Si par analogie, l’expérience du totalitarisme en ex-Europe de l’Est offre quelque leçon, c’est bien que si une population peut s’adapter à une surveillance constante, c’est avec un cout certain pour sa santé physique et mentale.

Si je parle de santé ici, c’est bien pour illustrer qu’on ne peut mécaniquement réduire la question de la surveillance aérienne, par drone ou autrement, qu’à une affaire de gestion d’informations personnelles.

Contrôles numériques

Si on souhaite déployer de tels outils de surveillance, il faut donc garantir à la population qu’elle échappera à la surveillance de masse. Qu’un opérateur ou analyste ne se puisse se servir des images aériennes pour suivre les déplacements de sa petite amie. Ou le chef de police, pour faire suivre le ministre ou le conseiller municipal qui talonne son service de trop près à son gout.

La nature numérique de ces dispositifs pourrait éventuellement servir mettre en place divers verrous empêchant une surveillance incontrôlable.

Par exemple, lorsque les individus et les véhicules ne sont réduits qu’à quelques pixels sur une image en contenant de millions, la détection et le suivi des mouvements doivent être assistés par ordinateur. On peut donc forcer l’ordinateur à exiger que chaque cible suivie corresponde à un lieu de crime ou personne suspecte géolocalisés préautorisés par une autorité judiciaire. Tout le reste de l’image resterait alors inaccessible. Ces contraintes pourraient alors être complétées de mesures de contrôle administratives et publiques.

Bref, autant on peut se servir de la surveillance aérienne de bien des manières, autant chacun de ces usages peut être conçu et balisé de bien des manières également.

Ouvrir le débat

Le reportage de Radio-Canada rapportait un différend entre le Commissariat à la vie privée et la GRC. Cette dispute ne concerne pas une question de fond à propos de l’usage de drones.

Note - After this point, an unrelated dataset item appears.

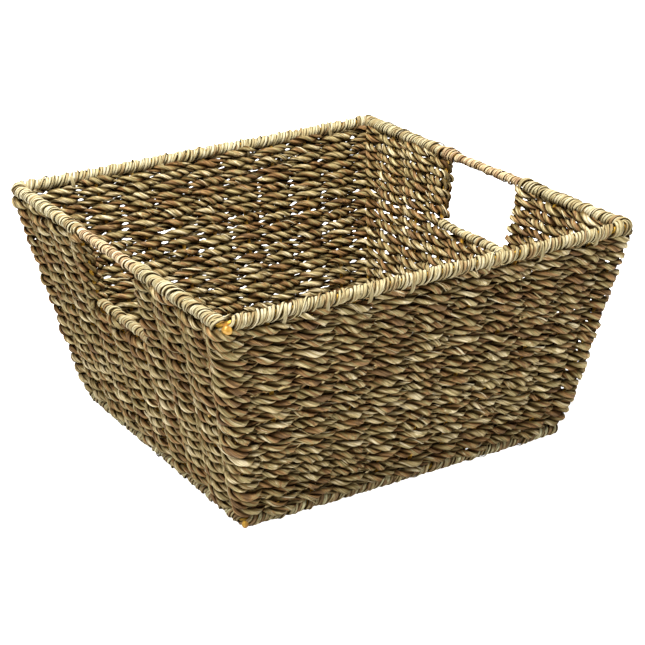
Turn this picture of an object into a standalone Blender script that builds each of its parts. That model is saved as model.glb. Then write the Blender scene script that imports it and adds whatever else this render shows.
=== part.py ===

Elle porte plutôt à savoir si la GRC a l’obligation ou non de remettre au Commissariat une déclaration de nouveau(x) maniement(s) de renseignements personnels (très inexactement appelée « évaluation des facteurs relatifs à la vie privée »).

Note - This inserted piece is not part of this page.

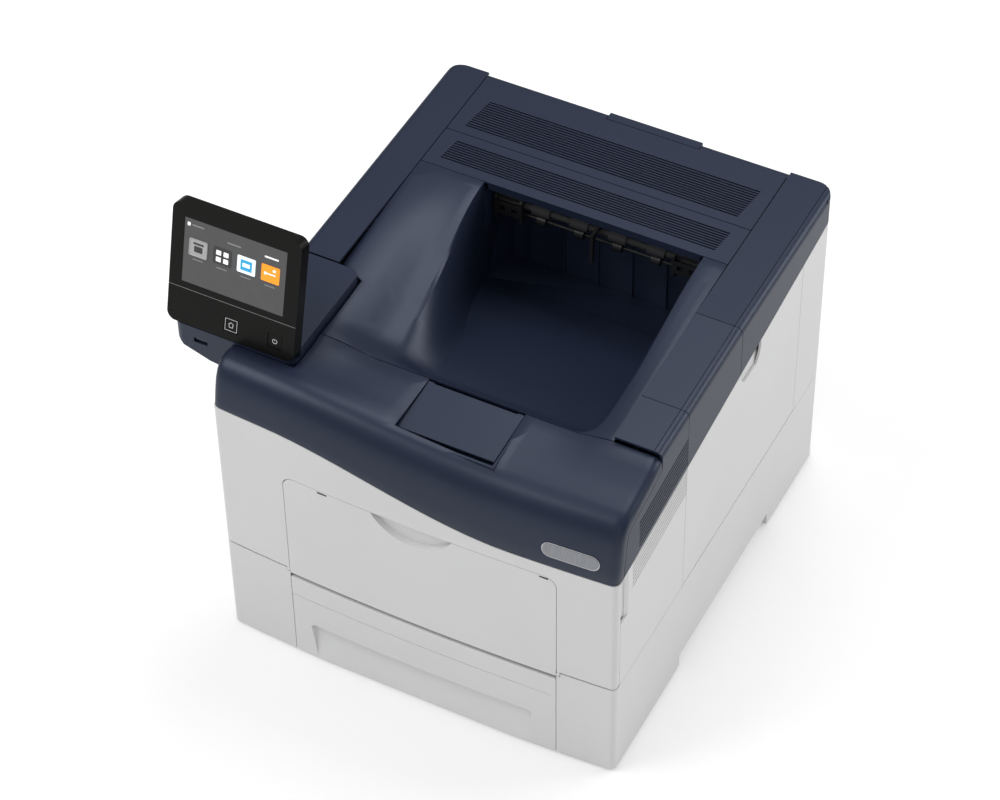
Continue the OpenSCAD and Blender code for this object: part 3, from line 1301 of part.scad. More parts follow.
// Bypass door, its slide-out extension and its two paper guides
scoop_x = 2;
by_t = 2.4;
by_in = 8;
module by_face() round2(by_x0, by_z0, by_x1, by_z1, by_r);
module bypass_tray() color(pale) difference() {
  union() {
    difference() {
      intersection() {
        ring(by_z0, by_z1, by_t);
        back(-deep, 0) {
          by_face();
          round2(by_x0, by_z0, by_x1, by_z0 + by_r * 2, web);
        }
        // Lower edge set back so that it swings clear of the cassette
        union() {
          block([-hw, -deep, by_z0 + web], [hw, 0, body_h]);
          linear_extrude(body_h) plan(wall / 2);
        }
      }
      scoop_disc(scoop_R, -deep, flush_y + front_in);
    }
    // Cup behind the scoop
    intersection() {
      difference() {
        scoop_disc(scoop_R + web, flush_y - bow, flush_y - bow + by_in);
        scoop_disc(scoop_R, -deep, flush_y - bow + by_in - web);
      }
      back(-deep, 0) box2(by_x0, by_z0, by_x1, by_z1 - play);
      translate([0, 0, by_z0]) linear_extrude(by_z1 - by_z0) plan(web);
    }
    // Flat deck on ribs inside the bowed face, and the hinge pins
    intersection() {
      back(flush_y - bow + by_in - by_deck, flush_y - bow + by_in) box2(by_x0 + rib, by_z0 + by_r,
          by_x1 - rib, by_z1 - scoop_h - rib * 3);
      linear_extrude(body_h) plan(wall / 2);
    }
    intersection() {
      back(flush_y - bow, flush_y - bow + by_in - web / 2) for (i = [0 : by_ribs])
        translate([mix(by_x0 + rib, by_x1 - rib - web, i / by_ribs), 0]) box2(0, by_z0 + by_r, web,
            by_z1 - scoop_h - rib * 3);
      linear_extrude(body_h) plan(wall / 2);
    }
    for (x = [by_x0 - play - boss_w * 0.8, by_x1 - lug]) rod(x, x + lug + play + boss_w * 0.8, by_pin_y,
        by_pin_z, pin_r);
    for (x = [by_x0, by_x1 - lug]) {
      rod(x, x + lug, by_pin_y, by_pin_z, boss_r, 40);
      block([x, by_pin_y - boss_r, by_pin_z], [x + lug, by_pin_y + boss_r, by_pin_z + boss_r * 2]);
    }
  }
}
by_deck = 2;
by_ribs = 4;
scoop_R = (scoop_w * scoop_w / 4 + scoop_h * scoop_h) / (2 * scoop_h);
module scoop_disc(r, y0, y1) rod_y(y0, y1, scoop_x, by_z1 - scoop_h + scoop_R, r, 96);
ext_w = 130;
ext_up = 16;
ext_z0 = by_z0 + ext_up;
ext_h = 72;
ext_y0 = flush_y - bow + by_in + seat;
ext_t = 2;
guide_up = 13;
guide_z0 = by_z0 + guide_up;
guide_h = 60;
guide_d = 12;
module bypass_extension() color(grey) union() {
  block([by_mid - ext_w / 2, ext_y0, ext_z0], [by_mid + ext_w / 2, ext_y0 + ext_t, ext_z0 + ext_h]);
  // Curled pull edge
  block([by_mid - ext_w / 5, ext_y0, ext_z0 + ext_h - ext_t], [by_mid + ext_w / 5, ext_y0 + ext_t * 2,
      ext_z0 + ext_h]);
}
by_mid = (by_x0 + by_x1) / 2;
guide_plate_y = ext_y0 + ext_t + seat;
module bypass_guide(s) {
  x = by_mid + s * sheet_w / 2;
  block([min(x, x - s * rib * 12), guide_plate_y, guide_z0], [max(x, x - s * rib * 12), guide_plate_y + web,
      guide_z0 + guide_h * 0.8]);
  block([min(x, x + s * web), guide_plate_y, guide_z0], [max(x, x + s * web), guide_plate_y + guide_d,
      guide_z0 + guide_h]);
  // Foot that runs on the deck below the extension
  block([min(x, x - s * rib * 12), ext_y0, guide_z0], [max(x, x - s * rib * 12), guide_plate_y + web / 2,
      ext_z0 - seat]);
}
module bypass_guide_left() color(grey) bypass_guide(-1);
module bypass_guide_right() color(grey) bypass_guide(1);

// Paper cassette
cas_y0 = flush_y + wall * 4;
cas_y1 = cas_y0 + cassette_d;
cas_x0 = plate_l + rib * 2;
cas_x1 = plate_r - rib * 3;
cas_z0 = bay_z + seat;
cas_z1 = 78;
cas_mid = (cas_x0 + cas_x1) / 2;
module cassette() color(grey) difference() {
  block([cas_x0, cas_y0, cas_z0], [cas_x1, cas_y1, cas_z1]);
  block([cas_x0 + wall, cas_y0 + wall, cas_z0 + wall], [cas_x1 - wall, cas_y1 - wall, cas_z1 + eps]);
  // Lowered front wall where the sheets leave
  block([cas_x0 + rib * 6, cas_y0 - eps, cas_z1 - rib * 5], [cas_x1 - rib * 6, cas_y0 + wall + eps,
      cas_z1 + eps]);
}
line_b = 82;
line_w = 0.7;
pull_in_l = 19;
pull_in_r = 24.6;
pull_x0 = by_x0 + pull_in_l;
pull_x1 = by_x1 - pull_in_r;
module cassette_front() color(pale) difference() {
  intersection() {
    translate([0, bow_cy, foot_h + seat]) cylinder(h = tray_front_h - foot_h - seat, r = bow_R, $fn = 1440);
    back(-deep, 0) round2(bay_x0 - play / 2 + seat, foot_h - by_r, bay_x1 + play / 2 - seat, tray_front_h,
        web);
    block([-hw, -deep, foot_h + seat], [hw, cas_y0 - seat, body_h]);
  }
  // Concave pull, deepest at its top and blending out to the foot
  intersection() {
    back(-deep, 0) polygon([[pull_x0 + rib * 2, -eps], [pull_x0, pull_h - rib], [pull_x0 + rib, pull_h],
      [pull_x1 - rib, pull_h], [pull_x1, pull_h - rib], [pull_x1 - rib * 2, -eps]]);
    across(pull_x0, pull_x1) polygon([[-deep, pull_h + eps], [-hd - bow + pull_d, pull_h + eps],
        [-hd - bow + pull_d, pull_h - rib * 2],
      [-hd - bow + pull_d * 0.7, pull_h * 0.6], [-hd - bow + pull_d * 0.4, pull_h * 0.3], [-hd - bow + web,
          foot_h], [-hd - bow + web, -eps], [-deep, -eps]]);
  }
  // Fine line across the face, and the hollow behind it
  block([-hw, -deep, line_b], [hw, front_at(by_x0) + seat * 2, line_b + line_w]);
  block([bay_x0 + wall, flush_y - bow / 2 + rib, pull_h + wall], [bay_x1 - wall, hd, tray_front_h - wall]);
}
lift_y0 = cas_y0 + rib * 3;
lift_z = cas_z0 + wall + seat;
lift_l = 196;
lift_t = 1.5;
lift_w = 150;
module lift_plate() color(steel) {
  block([cas_mid - lift_w / 2, lift_y0, lift_z], [cas_mid + lift_w / 2, lift_y0 + lift_l, lift_z + lift_t]);
  rod(cas_mid - lift_w / 2, cas_mid + lift_w / 2, lift_y0 + lift_l, lift_z + lift_t, lift_t);
}
pg_t = 2;
pg_h = 52;
pg_l = 150;
pg_y0 = cas_y0 + rib * 12;
pg_foot = 12;
module paper_guide(s) {
  x = cas_mid + s * (sheet_w / 2 + seat);
  block([min(x, x + s * pg_t), pg_y0, lift_z], [max(x, x + s * pg_t), pg_y0 + pg_l, lift_z + pg_h]);
  block([min(x, x + s * pg_foot), pg_y0 + pg_foot, lift_z], [max(x, x + s * pg_foot),
      pg_y0 + pg_l - pg_foot, lift_z + pg_t]);
}
module paper_guide_left() color(grey) paper_guide(-1);
module paper_guide_right() color(grey) paper_guide(1);
eg_y = cas_y0 + wall + sheet_l + rib * 3;
module end_guide() color(grey) {
  block([cas_mid - pg_foot * 2, eg_y, lift_z], [cas_mid + pg_foot * 2, eg_y + pg_t, lift_z + pg_h]);
  block([cas_mid - pg_foot, eg_y - pg_foot * 2, lift_z], [cas_mid + pg_foot, eg_y + pg_foot, lift_z + pg_t]);
}

// Toner door on the right side and the dark strip that wraps over its top
door_pin_x = hw - wall;
door_pin_z = door_z0 + wall;
module side_door() color(pale) difference() {
  union() {
    intersection() {
      across(hw - wall, hw) side_zone(strip_y0, door_y1, true, true, seam / 2);
      block([0, strip_y0, door_pin_z], [hw, door_y1, body_h]);
    }
    rod_y(strip_y0, door_y1, door_pin_x, door_pin_z, wall);
    for (y = [strip_y0 + rib, mix(strip_y0, door_y1, 0.5), door_y1 - rib * 2])
      block([hw - wall - web, y, door_z0 + rib * 6], [hw - wall / 2, y + web, line_right - rib * 3]);
    rod_y(strip_y0 - play - pin_len, door_y1 + play + pin_len, door_pin_x, door_pin_z, pin_r);
  }
  // Finger scoop under the colour line
  across(hw - wall - eps, hw + eps) intersection() {
    translate([mix(scoop_y0, scoop_y1, 0.5), line_side(scoop_y0, true)]) circle((scoop_y1 - scoop_y0) / 2,
        $fn = 48);
    box2(scoop_y0, line_side(scoop_y0, true) - scoop_z, scoop_y1, body_h);
  }
}
module side_door_trim() color(navy) {
  intersection() {
    strip_body(strip_tilt);
    above_line(strip_y0, strip_y1 - play);
  }
  // Tongue that screws to the door's inner face
  block([hw - wall - web - seat, strip_y0 + rib * 6, line_side(strip_y0, true) - rib * 2],
      [hw - wall - seat, strip_y1 - rib * 6, line_side(strip_y0, true) + rib * 8]);
  block([hw - wall - web - seat, strip_y0 + rib * 6, line_side(strip_y1, true) + rib], [hw - wall / 2,
      strip_y1 - rib * 6, line_side(strip_y1, true) + rib * 2]);
}

// Paper feed rollers near the front
pick_r = 10;
pick_w = 44;
reg_r = 6;
module pickup_roller() color(dark) {
  rod(plate_l + seat, plate_r - seat, pick_y, pick_z, shaft_r);
  rod(by_mid - pick_w / 2, by_mid + pick_w / 2, pick_y, pick_z, pick_r, 40);
}
module registration_roller() color(steel) {
  rod(plate_l + seat, plate_r - seat, reg_y, reg_z, shaft_r);
  for (i = [0 : 4]) let (x = mix(plate_l + rib * 5, plate_r - rib * 5 - reg_w, i / 4)) rod(x, x + reg_w,
      reg_y, reg_z, reg_r, 40);
}
reg_w = 30;

base_pan();
rubber_feet();
left_panel();
right_panel();
vent_cowl();
left_top_cover();
right_top_cover();
rear_top_panel();
exit_lid();
output_tray();
rear_cover();
engine_frame();
scanner_unit();
belt_unit();
imaging_units();
drum_1();
drum_2();
drum_3();
drum_4();
toner_1();
toner_2();
toner_3();
toner_4();
fuser_frame();
heat_roller();
pressure_roller();
main_motor();
motor_pinion();
drive_gear();
power_supply();
controller_board();
fan_frame();
fan_rotor();
exit_unit();
exit_drive_shaft();
exit_pinch_shaft();
exit_flag();
pedestal();
display();
screen();
home_button();
power_button();
front_cover();
front_panel();
paper_stop();
bypass_tray();
bypass_extension();
bypass_guide_left();
bypass_guide_right();
cassette();
cassette_front();
lift_plate();
paper_guide_left();
paper_guide_right();
end_guide();
side_door();
side_door_trim();
rear_door();
pickup_roller();
registration_roller();
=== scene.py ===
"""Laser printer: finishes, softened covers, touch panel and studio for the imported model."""

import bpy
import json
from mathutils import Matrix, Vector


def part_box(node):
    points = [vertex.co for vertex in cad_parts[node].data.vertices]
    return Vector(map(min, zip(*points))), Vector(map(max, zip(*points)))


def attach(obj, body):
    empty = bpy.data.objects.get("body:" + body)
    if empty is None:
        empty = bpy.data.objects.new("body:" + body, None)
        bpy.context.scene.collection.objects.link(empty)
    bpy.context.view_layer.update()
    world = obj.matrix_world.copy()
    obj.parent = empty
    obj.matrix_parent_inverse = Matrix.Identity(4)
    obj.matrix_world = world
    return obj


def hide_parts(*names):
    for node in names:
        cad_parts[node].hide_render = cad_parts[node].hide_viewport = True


bl_info = {
    "name": "Laser printer",
    "version": (1, 0, 0),
    "blender": (4, 5, 0),
    "location": "View3D > Sidebar > Printer",
    "description": "Builds the visible covers and finishes of a desktop laser printer",
    "category": "Object",
}

import json
import math

import bpy
import bmesh
import numpy as np
from mathutils import Vector, Matrix
from bpy.props import FloatProperty, FloatVectorProperty, PointerProperty

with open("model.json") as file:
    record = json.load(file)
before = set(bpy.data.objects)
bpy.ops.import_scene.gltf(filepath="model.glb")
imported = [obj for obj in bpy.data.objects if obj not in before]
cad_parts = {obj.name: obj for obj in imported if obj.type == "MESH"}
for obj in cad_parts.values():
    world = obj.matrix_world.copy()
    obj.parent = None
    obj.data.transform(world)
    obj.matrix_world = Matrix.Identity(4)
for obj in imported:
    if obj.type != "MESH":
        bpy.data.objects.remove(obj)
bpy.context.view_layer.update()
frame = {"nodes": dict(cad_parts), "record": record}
NODES = frame["nodes"]
MM = 0.001


# Values that a user would change

class CoverSettings(bpy.types.PropertyGroup):
    """Sizes of the moulded covers that a user would change"""
    edge_soften: FloatProperty(name="Edge softening", description="Width of the softened cover edges",
                               default=0.0005, min=0.0, max=0.002, unit="LENGTH", subtype="DISTANCE")
    texture_size: FloatProperty(name="Texture size", description="Spacing of the fine moulded texture",
                                default=0.0009, min=0.0003, max=0.004, unit="LENGTH", subtype="DISTANCE")
    texture_depth: FloatProperty(name="Texture depth", description="Strength of the fine moulded texture",
                                 default=0.12, min=0.0, max=1.0, subtype="FACTOR")


class ColourSettings(bpy.types.PropertyGroup):
    """Colours of the printer's finishes"""
    navy: FloatVectorProperty(name="Dark covers", description="Colour of the upper covers", size=3,
                              subtype="COLOR", default=(0.0135, 0.0195, 0.041), min=0.0, max=1.0)
    pale: FloatVectorProperty(name="Pale covers", description="Colour of the lower covers", size=3,
                              subtype="COLOR", default=(0.74, 0.74, 0.742), min=0.0, max=1.0)
    bezel: FloatVectorProperty(name="Panel face", description="Colour of the touch panel's face", size=3,
                               subtype="COLOR", default=(0.006, 0.0055, 0.005), min=0.0, max=1.0)
    orange: FloatVectorProperty(name="Screen tile", description="Colour of the brightest screen tile", size=3,
                                subtype="COLOR", default=(0.85, 0.27, 0.01), min=0.0, max=1.0)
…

Il est agaçant qu’un organisme gouvernemental, telle la GRC, n’ait ici légalement à informer qu’un autre organisme public, le Commissariat à la vie privée. Et encore plus agaçant que ce dernier organisme se prononce tout seul au nom de la protection de la population, sans devoir consulter celle-ci. Cette pratique relève d’un paternalisme cadrant mal avec les aspirations démocratiques des citoyens au 21e siècle. Et il est tout aussi agaçant que ces échanges interorganismes publics se limitent à une question restreinte, à avoir la conformité des nouveaux maniements à une loi de protection des renseignements personnels.

Autant on peut se servir de la surveillance aérienne de bien des manières, autant chacun de ces usages peut être conçu et balisé de bien des manières également.

Il serait grand temps qu’on ouvre ce genre de discussion à tous les intéressés et sur toutes les implications.

Depuis les années soixante-dix aux États-Unis, diverses lois fédérale et des états exigent des organismes publics projetant fait un nouveau maniement d’informations sur les citoyens qu’ils :

  • rendent public ce projet avant sa réalisation ; et
  • donnent l’occasion à toute personne de faire part de ses commentaires, arguments ou données (sur l’importe quel aspect du même projet).

Il serait temps qu’une telle obligation, mise à jour pour s’accorder aux pratiques d’aujourd’hui, soit adoptée ici aussi au Québec et au Canada.

Car de nombreuses innovations, parfois majeures, s’annoncent en matière de productions et maniements d’informations sur les citoyens. Or, plusieurs parmi elles peuvent être déployées et utilisées, donc balisées, de centaines de manières différentes.

L’éventuelle obligation de subir ces innovations nous donne à tous le droit d’avoir notre mot à dire sur les usages permis ou non ainsi que sur leurs balises.